Choquant. Par ailleurs, le smic n’est pas l’outil le plus efficace pour réduire la pauvreté, dont « les premiers facteurs sont le nombre d’heures travaillées et la dimension de la famille », explique Gilbert Cette. Sur le premier point, il s’agit plutôt de permettre aux personnes qui ne travaillent pas ou ont des périodes de travail hachées dans l’année de travailler davantage, surtout si elles le souhaitent. Sur le deuxième point, il existe des outils dédiés à la lutte contre la pauvreté, comme les minima sociaux et la prime d’activité, bien plus efficaces que le smic car plus ciblés, par exemple sur une mère célibataire plutôt qu’une personne touchant le smic mais vivant avec un conjoint ayant un salaire élevé.
Enfin, les hausses de smic liées au retour de l’inflation font resurgir le problème français du manque de négociations salariales réactives dans les branches professionnelles. On compte désormais un nombre record de branches dont les minima salariaux sont en dessous du smic : 37 sur 171 dans le secteur général, 10 dans le bâtiment et les travaux publics, 29 dans la métallurgie. Dans ces cas-là, les salariés dont le salaire est théoriquement sous le smic sont payés au niveau de ce dernier, mais le minimum de branche, lui, reste en dessous. Toute la grille des salaires est donc tirée vers le bas, ce qui augmente la masse salariale éligible aux exonérations de cotisations (entre 1 et 1,6 smic). « Il est profondément choquant que les entreprises y gagnent quand les branches professionnelles ont des minima inférieurs au smic », s’indigne Gilbert Cette.
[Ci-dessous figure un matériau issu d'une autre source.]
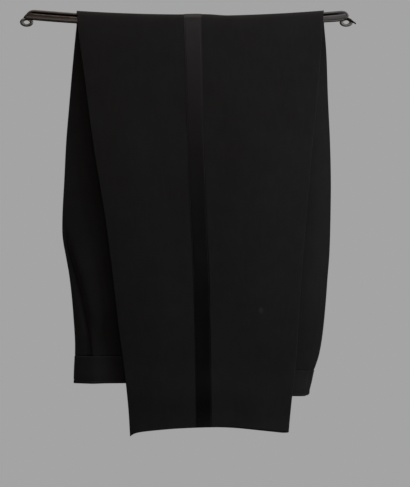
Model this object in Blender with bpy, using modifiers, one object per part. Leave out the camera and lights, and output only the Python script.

Or tous les syndicats, sauf la CFDT, prônent un coup de pouce au smic. « En France, sur ces questions salariales et de pouvoir d’achat, on se tourne spontanément vers l’Etat, déplore l’économiste. C’est aux partenaires sociaux de discuter des minima de branche, selon l’activité, la pénibilité, et l’attractivité des postes… Dans les autres pays, c’est tout à fait naturel, et c’est normal ».